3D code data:
_ _ _ _ _

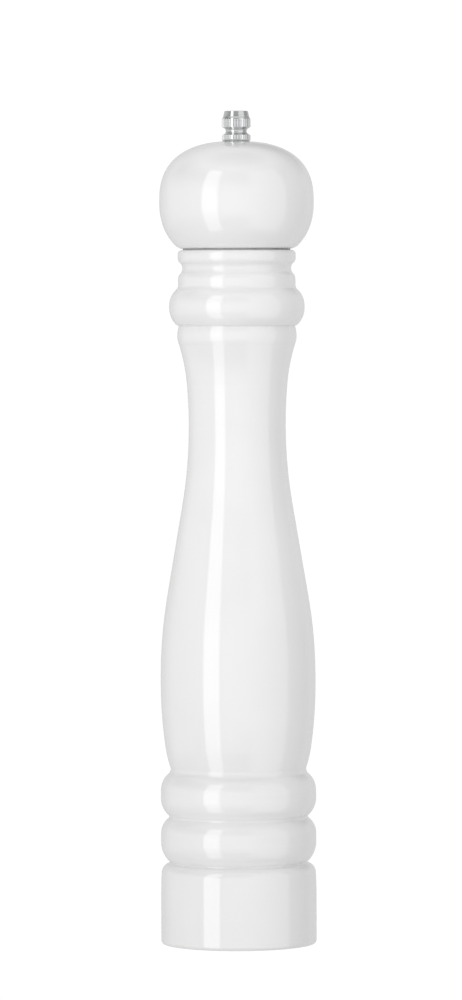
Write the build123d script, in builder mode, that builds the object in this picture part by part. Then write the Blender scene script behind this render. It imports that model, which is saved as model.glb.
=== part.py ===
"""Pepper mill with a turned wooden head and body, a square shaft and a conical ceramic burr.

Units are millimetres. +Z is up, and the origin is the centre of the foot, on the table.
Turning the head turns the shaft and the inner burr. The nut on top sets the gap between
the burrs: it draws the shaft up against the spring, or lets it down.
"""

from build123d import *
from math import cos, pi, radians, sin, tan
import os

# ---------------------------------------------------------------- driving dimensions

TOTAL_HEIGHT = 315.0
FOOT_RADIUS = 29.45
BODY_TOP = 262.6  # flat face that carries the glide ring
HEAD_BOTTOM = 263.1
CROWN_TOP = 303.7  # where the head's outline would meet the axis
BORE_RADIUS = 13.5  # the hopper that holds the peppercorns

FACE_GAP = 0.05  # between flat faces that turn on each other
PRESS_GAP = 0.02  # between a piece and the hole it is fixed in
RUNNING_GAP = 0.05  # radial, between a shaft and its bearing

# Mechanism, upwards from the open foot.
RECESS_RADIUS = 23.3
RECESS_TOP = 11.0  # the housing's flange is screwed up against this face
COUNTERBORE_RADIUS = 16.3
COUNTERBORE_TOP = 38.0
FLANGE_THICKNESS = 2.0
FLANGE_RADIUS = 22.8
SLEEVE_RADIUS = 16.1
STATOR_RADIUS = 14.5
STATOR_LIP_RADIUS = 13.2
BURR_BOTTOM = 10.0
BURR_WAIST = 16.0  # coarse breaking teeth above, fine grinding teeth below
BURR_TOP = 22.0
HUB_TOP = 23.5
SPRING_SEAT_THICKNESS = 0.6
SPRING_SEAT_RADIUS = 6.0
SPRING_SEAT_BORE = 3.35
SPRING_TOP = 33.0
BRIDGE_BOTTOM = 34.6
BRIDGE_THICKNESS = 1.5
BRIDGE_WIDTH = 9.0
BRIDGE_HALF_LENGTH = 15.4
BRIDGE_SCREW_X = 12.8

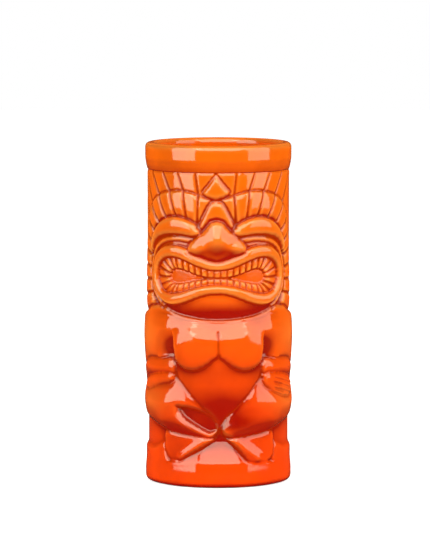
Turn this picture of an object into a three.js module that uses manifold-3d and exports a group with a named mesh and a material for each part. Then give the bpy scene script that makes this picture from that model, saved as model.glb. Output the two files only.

_ _ _ _ _

What needs to be done
All of the data needs to be reproduced exactly, with no line missing.

Solved exercise
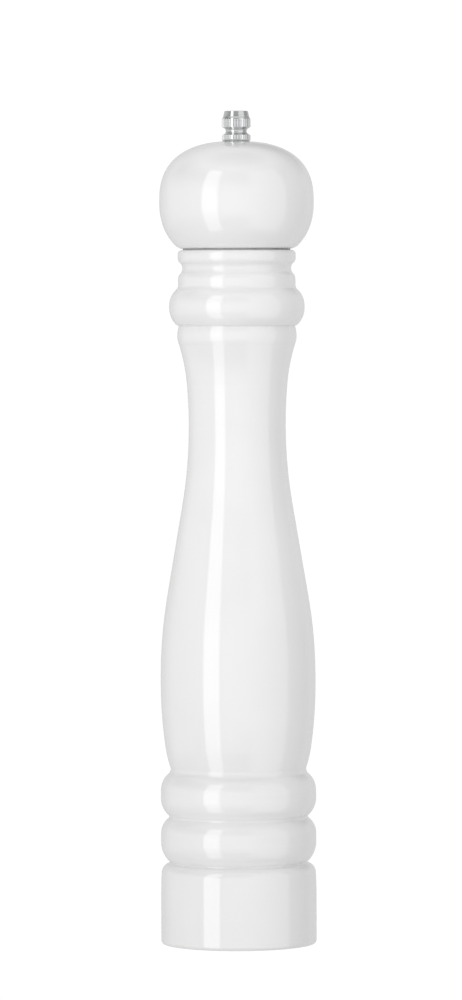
Write the build123d script, in builder mode, that builds the object in this picture part by part. Then write the Blender scene script behind this render. It imports that model, which is saved as model.glb.
=== part.py ===
"""Pepper mill with a turned wooden head and body, a square shaft and a conical ceramic burr.

Units are millimetres. +Z is up, and the origin is the centre of the foot, on the table.
Turning the head turns the shaft and the inner burr. The nut on top sets the gap between
the burrs: it draws the shaft up against the spring, or lets it down.
"""

from build123d import *
from math import cos, pi, radians, sin, tan
import os

# ---------------------------------------------------------------- driving dimensions

TOTAL_HEIGHT = 315.0
FOOT_RADIUS = 29.45
BODY_TOP = 262.6  # flat face that carries the glide ring
HEAD_BOTTOM = 263.1
CROWN_TOP = 303.7  # where the head's outline would meet the axis
BORE_RADIUS = 13.5  # the hopper that holds the peppercorns

FACE_GAP = 0.05  # between flat faces that turn on each other
PRESS_GAP = 0.02  # between a piece and the hole it is fixed in
RUNNING_GAP = 0.05  # radial, between a shaft and its bearing

# Mechanism, upwards from the open foot.
RECESS_RADIUS = 23.3
RECESS_TOP = 11.0  # the housing's flange is screwed up against this face
COUNTERBORE_RADIUS = 16.3
COUNTERBORE_TOP = 38.0
FLANGE_THICKNESS = 2.0
FLANGE_RADIUS = 22.8
SLEEVE_RADIUS = 16.1
STATOR_RADIUS = 14.5
STATOR_LIP_RADIUS = 13.2
BURR_BOTTOM = 10.0
BURR_WAIST = 16.0  # coarse breaking teeth above, fine grinding teeth below
BURR_TOP = 22.0
HUB_TOP = 23.5
SPRING_SEAT_THICKNESS = 0.6
SPRING_SEAT_RADIUS = 6.0
SPRING_SEAT_BORE = 3.35
SPRING_TOP = 33.0
BRIDGE_BOTTOM = 34.6
BRIDGE_THICKNESS = 1.5
BRIDGE_WIDTH = 9.0
BRIDGE_HALF_LENGTH = 15.4
BRIDGE_SCREW_X = 12.8

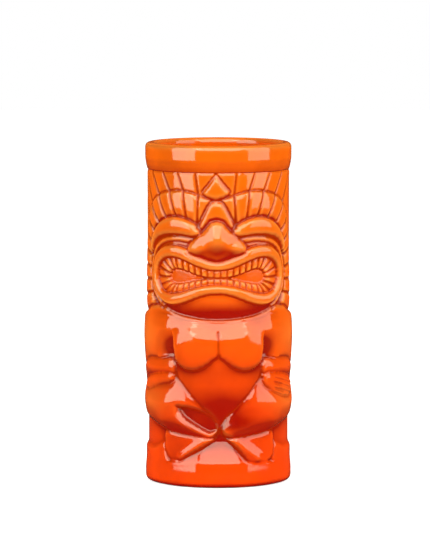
Turn this picture of an object into a three.js module that uses manifold-3d and exports a group with a named mesh and a material for each part. Then give the bpy scene script that makes this picture from that model, saved as model.glb. Output the two files only.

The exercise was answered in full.